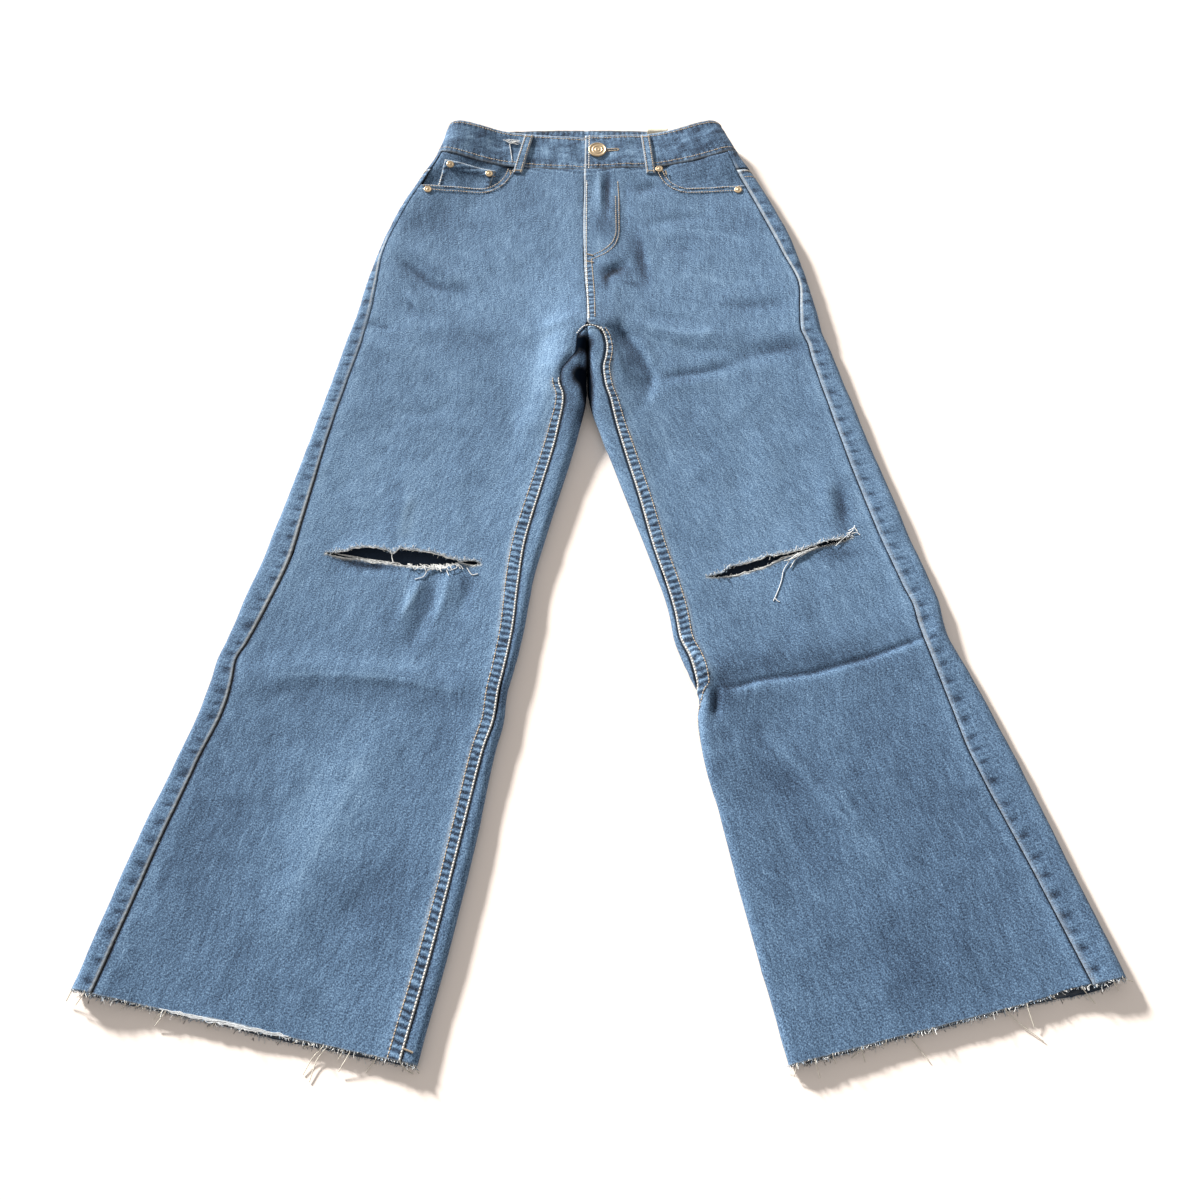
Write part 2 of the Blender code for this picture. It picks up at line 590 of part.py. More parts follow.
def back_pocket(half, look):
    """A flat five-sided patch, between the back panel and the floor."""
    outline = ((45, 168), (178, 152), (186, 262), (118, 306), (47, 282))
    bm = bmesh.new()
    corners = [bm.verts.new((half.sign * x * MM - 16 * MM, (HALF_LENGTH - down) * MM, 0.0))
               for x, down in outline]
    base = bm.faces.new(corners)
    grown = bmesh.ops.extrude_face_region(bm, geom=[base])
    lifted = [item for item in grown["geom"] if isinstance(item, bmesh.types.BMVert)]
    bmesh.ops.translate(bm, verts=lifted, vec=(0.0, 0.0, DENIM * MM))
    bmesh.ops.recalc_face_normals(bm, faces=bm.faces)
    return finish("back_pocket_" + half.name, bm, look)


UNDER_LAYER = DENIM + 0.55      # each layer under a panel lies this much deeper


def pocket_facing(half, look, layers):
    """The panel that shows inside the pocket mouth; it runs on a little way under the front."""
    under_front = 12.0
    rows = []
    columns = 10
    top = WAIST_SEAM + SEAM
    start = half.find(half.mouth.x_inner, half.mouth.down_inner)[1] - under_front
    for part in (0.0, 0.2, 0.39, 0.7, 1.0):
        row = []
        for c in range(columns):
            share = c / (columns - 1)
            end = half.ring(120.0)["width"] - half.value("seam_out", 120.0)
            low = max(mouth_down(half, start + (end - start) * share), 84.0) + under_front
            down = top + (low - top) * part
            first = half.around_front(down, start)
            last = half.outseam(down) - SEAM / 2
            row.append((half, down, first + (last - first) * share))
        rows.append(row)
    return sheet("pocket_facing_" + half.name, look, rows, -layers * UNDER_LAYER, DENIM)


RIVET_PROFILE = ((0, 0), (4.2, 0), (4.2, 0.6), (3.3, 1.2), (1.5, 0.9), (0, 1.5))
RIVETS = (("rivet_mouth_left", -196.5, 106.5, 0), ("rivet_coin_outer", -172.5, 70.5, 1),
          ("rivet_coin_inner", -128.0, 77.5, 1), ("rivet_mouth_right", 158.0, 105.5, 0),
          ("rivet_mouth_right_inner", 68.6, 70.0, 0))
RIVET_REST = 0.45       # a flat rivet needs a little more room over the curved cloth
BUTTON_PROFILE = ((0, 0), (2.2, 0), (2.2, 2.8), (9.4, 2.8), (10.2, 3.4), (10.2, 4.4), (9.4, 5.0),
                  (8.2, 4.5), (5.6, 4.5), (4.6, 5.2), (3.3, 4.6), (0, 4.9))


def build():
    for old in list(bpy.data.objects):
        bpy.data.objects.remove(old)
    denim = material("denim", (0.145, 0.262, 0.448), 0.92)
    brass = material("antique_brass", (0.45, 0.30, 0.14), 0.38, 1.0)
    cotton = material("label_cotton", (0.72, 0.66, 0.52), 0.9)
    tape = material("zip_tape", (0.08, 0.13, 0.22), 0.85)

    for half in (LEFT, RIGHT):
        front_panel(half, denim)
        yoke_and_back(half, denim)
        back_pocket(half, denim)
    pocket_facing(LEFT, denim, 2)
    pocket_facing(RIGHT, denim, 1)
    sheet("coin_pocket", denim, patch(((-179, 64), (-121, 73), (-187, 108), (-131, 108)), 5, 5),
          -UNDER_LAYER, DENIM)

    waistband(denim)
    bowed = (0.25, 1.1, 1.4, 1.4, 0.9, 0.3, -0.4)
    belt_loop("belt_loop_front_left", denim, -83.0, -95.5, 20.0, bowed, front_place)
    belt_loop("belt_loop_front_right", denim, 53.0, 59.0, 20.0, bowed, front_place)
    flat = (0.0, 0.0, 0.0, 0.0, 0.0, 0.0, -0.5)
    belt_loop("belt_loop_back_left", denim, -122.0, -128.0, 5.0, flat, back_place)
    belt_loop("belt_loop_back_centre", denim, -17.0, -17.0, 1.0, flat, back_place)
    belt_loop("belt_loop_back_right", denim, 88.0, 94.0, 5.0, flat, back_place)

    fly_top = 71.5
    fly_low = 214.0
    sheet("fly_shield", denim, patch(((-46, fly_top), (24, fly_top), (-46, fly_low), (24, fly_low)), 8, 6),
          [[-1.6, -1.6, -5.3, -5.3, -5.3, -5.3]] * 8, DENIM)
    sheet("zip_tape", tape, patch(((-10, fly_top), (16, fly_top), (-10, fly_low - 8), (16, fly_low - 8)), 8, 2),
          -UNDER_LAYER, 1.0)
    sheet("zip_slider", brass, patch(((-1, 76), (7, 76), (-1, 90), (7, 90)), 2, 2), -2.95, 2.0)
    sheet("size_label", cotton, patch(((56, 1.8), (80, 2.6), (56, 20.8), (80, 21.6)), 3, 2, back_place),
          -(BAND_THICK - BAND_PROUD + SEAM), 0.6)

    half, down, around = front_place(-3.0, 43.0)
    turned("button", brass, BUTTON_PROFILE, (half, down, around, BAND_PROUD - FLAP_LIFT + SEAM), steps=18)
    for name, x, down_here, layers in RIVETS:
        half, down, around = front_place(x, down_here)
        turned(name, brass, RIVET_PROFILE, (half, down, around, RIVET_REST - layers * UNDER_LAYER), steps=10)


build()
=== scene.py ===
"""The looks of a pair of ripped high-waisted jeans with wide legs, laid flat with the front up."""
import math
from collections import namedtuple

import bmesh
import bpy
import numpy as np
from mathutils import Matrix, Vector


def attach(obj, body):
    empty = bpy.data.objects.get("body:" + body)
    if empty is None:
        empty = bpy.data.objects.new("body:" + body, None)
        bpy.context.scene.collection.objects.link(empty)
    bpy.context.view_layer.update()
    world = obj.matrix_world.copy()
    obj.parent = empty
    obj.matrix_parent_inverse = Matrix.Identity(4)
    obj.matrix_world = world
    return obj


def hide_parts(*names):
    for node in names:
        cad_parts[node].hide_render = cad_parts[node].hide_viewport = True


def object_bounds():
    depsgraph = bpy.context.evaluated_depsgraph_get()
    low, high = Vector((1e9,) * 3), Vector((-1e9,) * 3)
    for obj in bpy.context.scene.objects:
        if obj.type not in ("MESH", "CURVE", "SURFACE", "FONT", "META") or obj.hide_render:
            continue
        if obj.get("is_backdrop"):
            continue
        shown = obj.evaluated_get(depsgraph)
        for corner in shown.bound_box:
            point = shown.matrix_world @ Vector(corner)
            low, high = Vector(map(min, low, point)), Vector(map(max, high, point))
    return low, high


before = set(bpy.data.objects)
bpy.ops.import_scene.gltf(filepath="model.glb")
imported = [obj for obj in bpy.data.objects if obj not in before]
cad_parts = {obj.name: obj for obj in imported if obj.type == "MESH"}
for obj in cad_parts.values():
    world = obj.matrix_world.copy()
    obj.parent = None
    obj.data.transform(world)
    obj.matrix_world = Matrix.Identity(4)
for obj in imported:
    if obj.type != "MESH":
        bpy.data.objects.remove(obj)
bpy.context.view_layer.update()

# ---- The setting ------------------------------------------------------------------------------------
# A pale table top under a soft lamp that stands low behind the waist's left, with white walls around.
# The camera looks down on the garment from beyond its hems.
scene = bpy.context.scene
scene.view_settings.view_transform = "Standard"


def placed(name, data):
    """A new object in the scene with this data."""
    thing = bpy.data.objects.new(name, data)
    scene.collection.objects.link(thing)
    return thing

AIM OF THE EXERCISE
Nothing outside the span should appear: copy exactly from the line with "half, down, around = front_place(-3.0, 43.0)" through the line with "obj.parent = empty".

FULL SOLUTION
    half, down, around = front_place(-3.0, 43.0)
    turned("button", brass, BUTTON_PROFILE, (half, down, around, BAND_PROUD - FLAP_LIFT + SEAM), steps=18)
    for name, x, down_here, layers in RIVETS:
        half, down, around = front_place(x, down_here)
        turned(name, brass, RIVET_PROFILE, (half, down, around, RIVET_REST - layers * UNDER_LAYER), steps=10)


build()
=== scene.py ===
"""The looks of a pair of ripped high-waisted jeans with wide legs, laid flat with the front up."""
import math
from collections import namedtuple

import bmesh
import bpy
import numpy as np
from mathutils import Matrix, Vector


def attach(obj, body):
    empty = bpy.data.objects.get("body:" + body)
    if empty is None:
        empty = bpy.data.objects.new("body:" + body, None)
        bpy.context.scene.collection.objects.link(empty)
    bpy.context.view_layer.update()
    world = obj.matrix_world.copy()
    obj.parent = empty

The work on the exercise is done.